### DATA FOR THIS TASK

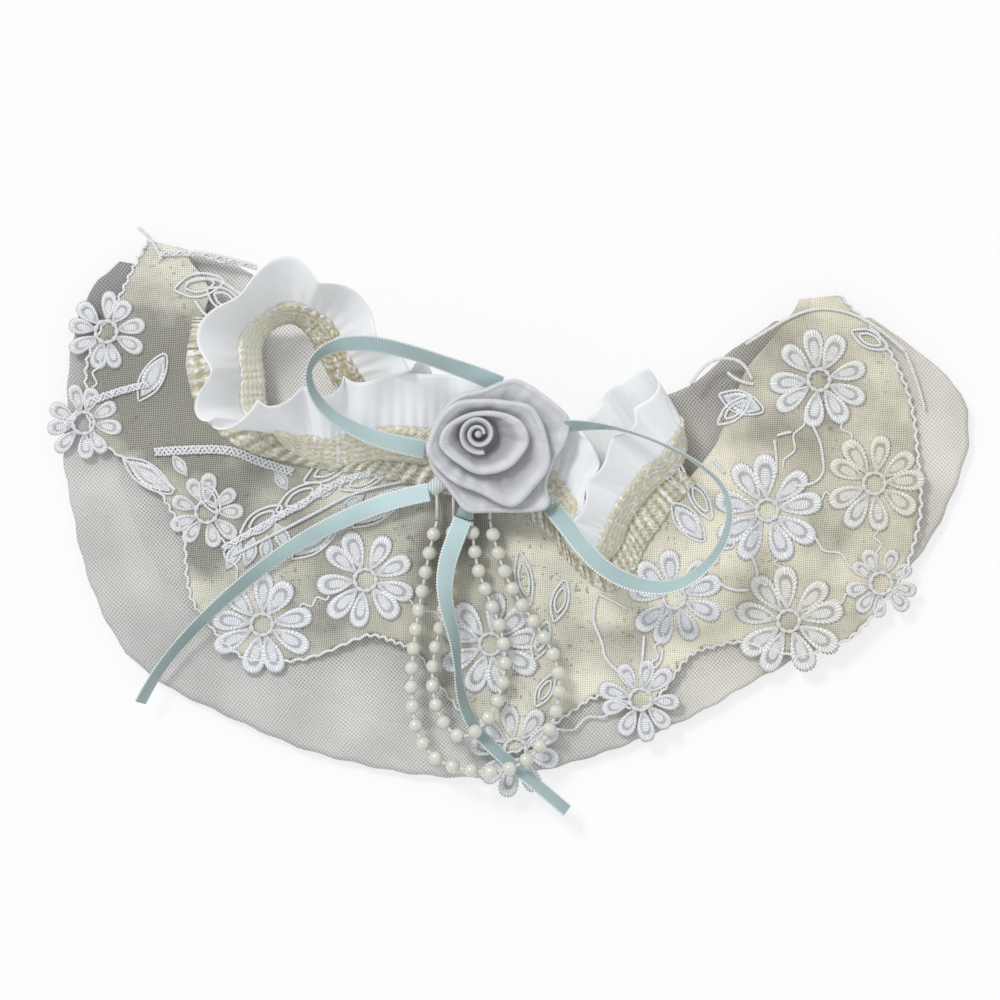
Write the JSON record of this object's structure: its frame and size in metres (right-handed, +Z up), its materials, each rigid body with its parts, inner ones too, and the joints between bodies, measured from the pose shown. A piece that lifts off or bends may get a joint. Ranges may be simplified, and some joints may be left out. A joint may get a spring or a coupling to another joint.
{
  "type": "bridal garter",
  "caption": "Elastic garter laid flat: satin ruffle band, lace and tulle flounce, organza rose, ribbon bow and pearl loops.",
  "frame": {"origin": "on the resting plane, under the middle of the laid-out flounce", "axes": "+Z up from the table, +X along the laid-out width towards the flat end of the band, -Y the way the flounce fans out"},
  "size_m": [0.259, 0.1617, 0.0345],
  "materials": {
    "elastic": "shirred woven elastic, matt",
    "satin": "satin, soft sheen",
    "lace": "embroidered viscose thread, sheen",
    "tulle": "fine open mesh",
    "net": "woven net ground",
    "felt": "felt disc",
    "organza": "sheer organza",
    "aqua_ribbon": "narrow satin ribbon",
    "bead_thread": "twisted thread",
    "pearl": "imitation pearl, soft gloss"
  },
  "bodies": {
    "garter": {"elastic_core": "elastic", "band_casing": "satin", "satin_ruffle": "satin", "gathered_heading": "lace", "back_heading": "lace", "tulle_front": "tulle", "tulle_back": "tulle", "net_front": "net", "net_back": "net", "rose_backing": "felt", "rose_bud": "organza", "rose_petals_inner": "organza", "rose_petals_middle": "organza", "rose_petals_outer": "organza", "bow_knot": "aqua_ribbon", "lace_daisy_1": "lace", "lace_daisy_2": "lace", "lace_daisy_3": "lace", "lace_daisy_4": "lace", "lace_daisy_5": "lace", "lace_daisy_6": "lace", "lace_daisy_7": "lace", "lace_daisy_8": "lace", "lace_daisy_9": "lace", "lace_daisy_10": "lace", "lace_daisy_11": "lace", "lace_daisy_12": "lace", "lace_daisy_13": "lace", "lace_daisy_14": "lace", "back_daisy_1": "lace", "back_daisy_2": "lace", "back_daisy_3": "lace", "back_daisy_4": "lace", "back_daisy_5": "lace", "back_daisy_6": "lace", "lace_leaf_1": "lace", "lace_leaf_2": "lace", "lace_leaf_3": "lace", "lace_leaf_4": "lace", "lace_leaf_5": "lace", "lace_leaf_6": "lace"},
    "pearl_drop": {"strand_thread_outer": "bead_thread", "strand_thread_inner": "bead_thread", "strand_pearls_outer": "pearl", "strand_pearls_inner": "pearl", "ribbon_tail_short": "aqua_ribbon"},
    "long_tail": {"ribbon_tail_long": "aqua_ribbon"},
    "left_loop": {"bow_loop_left": "aqua_ribbon"},
    "right_loop": {"bow_loop_right": "aqua_ribbon"}
  },
  "joints": [
    {"name": "pearl_drop_lift", "type": "hinge", "parent": "garter", "child": "pearl_drop", "pos_m": [-0.013, -0.0024, 0.011], "axis": [-1, 0, 0], "range_deg": [0, 40]},
    {"name": "long_tail_lift", "type": "hinge", "parent": "garter", "child": "long_tail", "pos_m": [-0.0224, 0.0056, 0.0112], "axis": [-0.1871, 0.9823, 0], "range_deg": [0, 45]},
    {"name": "left_loop_lift", "type": "hinge", "parent": "garter", "child": "left_loop", "pos_m": [-0.0238, 0.0174, 0.0118], "axis": [0.7558, 0.6548, 0], "range_deg": [0, 10]},
    {"name": "right_loop_lift", "type": "hinge", "parent": "garter", "child": "right_loop", "pos_m": [0.0118, 0.0011, 0.0118], "axis": [-0.172, -0.9851, 0], "range_deg": [0, 20]}
  ]
}
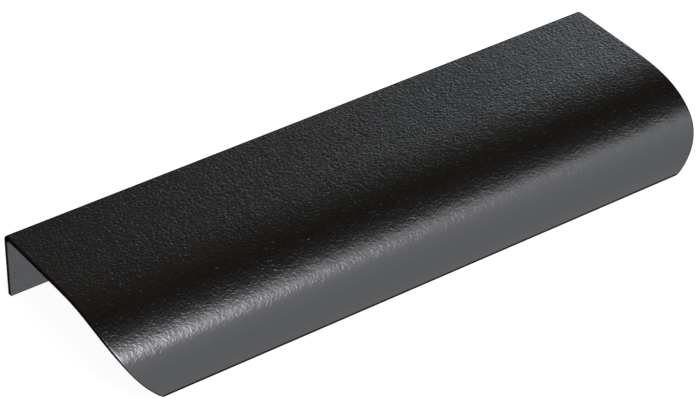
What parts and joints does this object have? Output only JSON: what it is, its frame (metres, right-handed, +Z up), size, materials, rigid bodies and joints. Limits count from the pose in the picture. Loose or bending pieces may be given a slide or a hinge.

### PROBLEM REQUIREMENTS
Scan the listing above. Gather each line that contains the word "object".

### RESPONSE TO THE EXERCISE
Write the JSON record of this object's structure: its frame and size in metres (right-handed, +Z up), its materials, each rigid body with its parts, inner ones too, and the joints between bodies, measured from the pose shown. A piece that lifts off or bends may get a joint. Ranges may be simplified, and some joints may be left out. A joint may get a spring or a coupling to another joint.
What parts and joints does this object have? Output only JSON: what it is, its frame (metres, right-handed, +Z up), size, materials, rigid bodies and joints. Limits count from the pose in the picture. Loose or bending pieces may be given a slide or a hinge.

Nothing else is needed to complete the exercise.